I’m thinking of a man I met a few weeks ago at a friend’s house, who had given up a prestigious career in the media for retraining as a primary school teacher. I was struck by what seemed like his absolute integrity in deciding not to keep his own life separate from the people around him. I am thinking of a woman I spoke to who has taken an asylum-seeker and her baby into her house because the refugee is at risk of deportation and has absolutely no means of support from the government. That’s a truly risky ethical action, one that impacts completely on her life. She took it because she felt it was impossible for her to turn her back on a woman in need, while the rest of us would rather hide our heads in the sand when we see such neediness. It’s so hard to confront that kind of ethical living, because dealing with the desperate human needs and the glaring inequalities on our very doorsteps is so much messier than buying something fair-trade for the sake of the needy far away.

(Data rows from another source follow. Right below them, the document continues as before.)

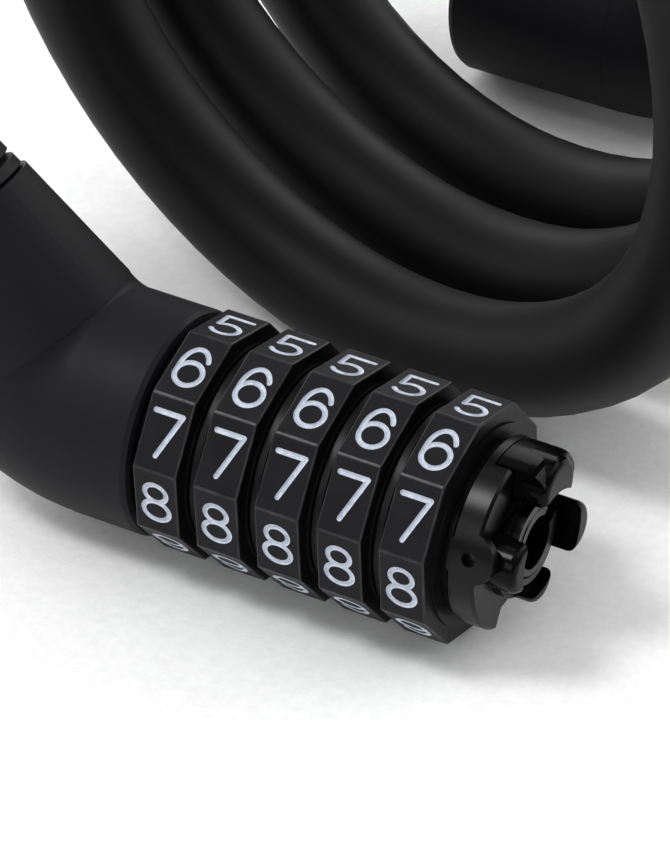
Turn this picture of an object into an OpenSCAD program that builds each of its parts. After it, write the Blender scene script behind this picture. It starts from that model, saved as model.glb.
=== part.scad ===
// Resettable combination cable lock: five number dials on a barrel, a coiled steel cable
// and a plug with a toothed bolt at its far end. The barrel lies along X with its open end
// at +X, and the origin is the middle of the barrel's axis.

/* [Dials] */
// Distance from one dial to the next
dial_pitch = 7; // [6.6:0.1:8]
// Width of a dial's number band
dial_w = 5; // [4.6:0.1:5.2]
// Radius of a dial over its corners
dial_r = 12.6; // [12.3:0.1:14]
// Chamfer on the corners of the number band
dial_bevel = 0.25; // [0.2:0.05:0.5]
// Turn of the dials that puts the shown numbers in place
dial_turn = 3.7; // [0:0.1:35.9]
// Radius of the seats on which a dial turns
seat_r = 9; // [8.9:0.05:9.3]

/* [Code rings] */
// Outer radius of a code ring
ring_r = 8.7; // [8.3:0.1:8.8]
// Width of a code ring
ring_w = 1.5; // [1.2:0.1:1.6]
// Depth of the slots that the dial's ribs drive
ring_slot = 1; // [0.6:0.1:1.4]
// Travel of the code rings when the code is reset
reset_lift = 1.6; // [1:0.1:1.6]

/* [Core] */
// Radius of the plug socket
socket_r = 2.85; // [2.6:0.05:3]
// Outer radius of the fixed core tube
core_r = 3.75; // [3.6:0.05:3.8]
// Outer radius of the sliding shift tube
shift_r = 4.5; // [4.4:0.05:4.8]
// Width of the keyway for the bolt's teeth
key_w = 2.2; // [1.8:0.1:2.6]
// How far the core tube stands out past the last dial's band
core_out = 6.1; // [5.8:0.1:6.8]
// How far the plug socket runs on past the first dial's middle
socket_deep = 6; // [5:0.1:7]

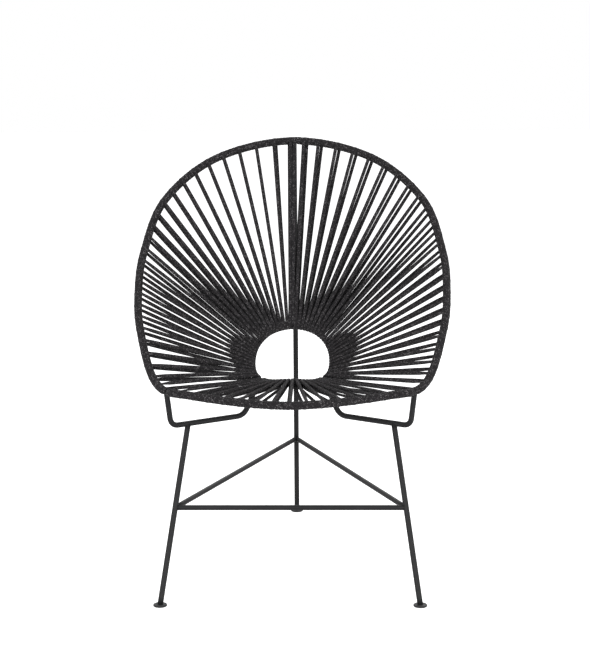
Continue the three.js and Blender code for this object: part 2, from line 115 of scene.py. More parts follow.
class ChairCordSizes(bpy.types.PropertyGroup):
    width: length("Cord width", "Width of a free strand", 0.0080)
    thickness: length("Cord thickness", "Thickness of a free strand", 0.0079)
    seat_thickness: length("Seat cord thickness", "The same in the seat, where it is sat flat",
                           0.0054)
    flat_width: length("Flat width", "Width where it lies on the hoop", 0.0080)
    flat_thickness: length("Flat thickness", "Thickness where it lies on the hoop", 0.0024)
    proud: length("Loop stand-off", "How far a loop stands out of the close turns", 0.0004)
    round_length: length("Rounding length", "From the hoop to where a strand is round", 0.028)
    crowded_width: length("Crowded width", "Width where strands crowd at the ring", 0.0078)
    crowded_thickness: length("Crowded thickness", "Thickness where they leave the ring", 0.0034)
    hole_thickness: length("Hole thickness", "Thickness inside the ring's hole", 0.0034)
    crowding_length: length("Crowding length", "From the ring to where strands are free", 0.040)
    winding_pitch: length("Winding pitch", "From one close turn on the hoop to the next", 0.0080)
    winding_thickness: length("Winding thickness", "Thickness of the close turns", 0.0027)
    winding_gap: length("Winding gap", "From the rod to the close turns", 0.0002)
    weld_gap: length("Weld gap", "From a welded rod's centre to the close turns", 0.0068)
    cover_offset: length("Cover offset", "From a welded rod's centre to a turn over it", 0.0036)
    cover_tuck: length("Cover tuck", "How far that turn's ends slide under the rest", 0.0070)
    right_lag: length("Lag on the right", "How far a loop moves on over the hoop", 0.0070)
    left_lag: length("Lag on the left", "How far a loop moves on over the hoop", 0.0010)
    top_left_lag: length("Lag of the top left loop", "The same at the loop by the middle", 0.0050)
    low_left_lag: length("Lag of the low left loops", "The same at the paired loops", 0.0065)
    paired_loops: number("Paired loops", "Low left loops whose strands lie side by side", 4)
    seat_lag: length("Lag on the seat", "How far a loop moves on over the hoop", 0.004)
    top_ring_lag: length("Ring lag at the top", "From the front strand to the back", 0.0010)
    right_ring_lag: length("Ring lag on the right", "The same at the bracket", -0.0078)
    left_ring_lag: length("Ring lag on the left", "The same at the bracket", 0.0048)
    seat_ring_lag: length("Ring lag on the seat", "From the front strand to the back", 0.0043)
    spine_spacing: length("Spine spacing", "Between the two cords down the middle", 0.0094)
    spine_offset: length("Spine offset", "From the middle to between those two cords", -0.0036)
    right_spine_back: length("Right spine behind", "Place of its strand behind the leg", 0.0217)
    left_spine_back: length("Left spine behind", "Place of its strand behind the leg", -0.0115)
    first_right: length("First loop on the right", "From the top, along the hoop", 0.0225)
    second_right: length("Second loop on the right", "From the top, along the hoop", 0.0575)
    first_left: length("First loop on the left", "From the top, along the hoop", 0.048)
    last_right: length("Last loop on the right", "From the bracket, along the hoop", 0.040)
    last_left: length("Last loop on the left", "From the bracket, along the hoop", 0.032)
    top_pitch: share("Top pitch gain", "How much wider loops stand at the top", 0.26)
    right_eased: number("Eased loops on the right", "Loops until the pitch is even", 10)
    left_eased: number("Eased loops on the left", "Loops until the pitch is even", 8)
    right_ring_start: length("Ring start on the right", "From the ring's top to a loop", 0.006)
    left_ring_start: length("Ring start on the left", "From the ring's top to a loop", 0.014)
    ring_growth: share("Ring pitch growth", "How much wider loops stand at the bracket", 0.45)
    ring_weld: length("Ring weld room", "From a bracket's centre to the nearest loop", 0.0096)
    ring_lean: length("Ring lean room", "More room where the bracket leans", 0.0025)
    bank_loops: number("Loops in a side bank", "On each side of the middle", 25)
    seat_loops: number("Loops in the seat", "Between the brackets", 17)


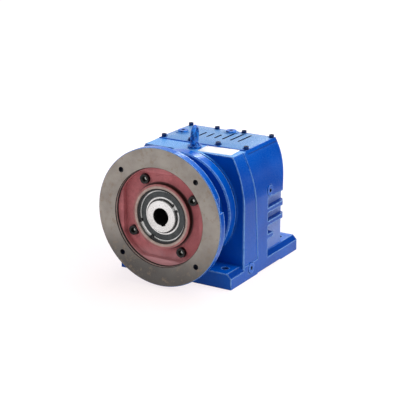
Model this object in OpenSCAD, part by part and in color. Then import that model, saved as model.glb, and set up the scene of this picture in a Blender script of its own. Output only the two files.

And just as there are aspects of personal living that the usual “ethical” remit doesn’t speak to, there are pressing political issues that are never going to be affected by ethical consumerism and that therefore risk losing out in a world in which political activity shrinks to shopping. How can our consumer choices speak to issues of how our government tolerates torture of terrorist suspects by its allies, or civilian deaths in its wars, or the poor treatment of refugees? While this generation may remember Thoreau’s poetic and joyful relationship with the land, we tend to forget his night in prison for refusing to pay taxes to a government that was pursuing an unjust war. There are other kinds of ethical action that it is absolutely vital to celebrate, alongside the altogether laudable long-life light bulbs and reusable nappies.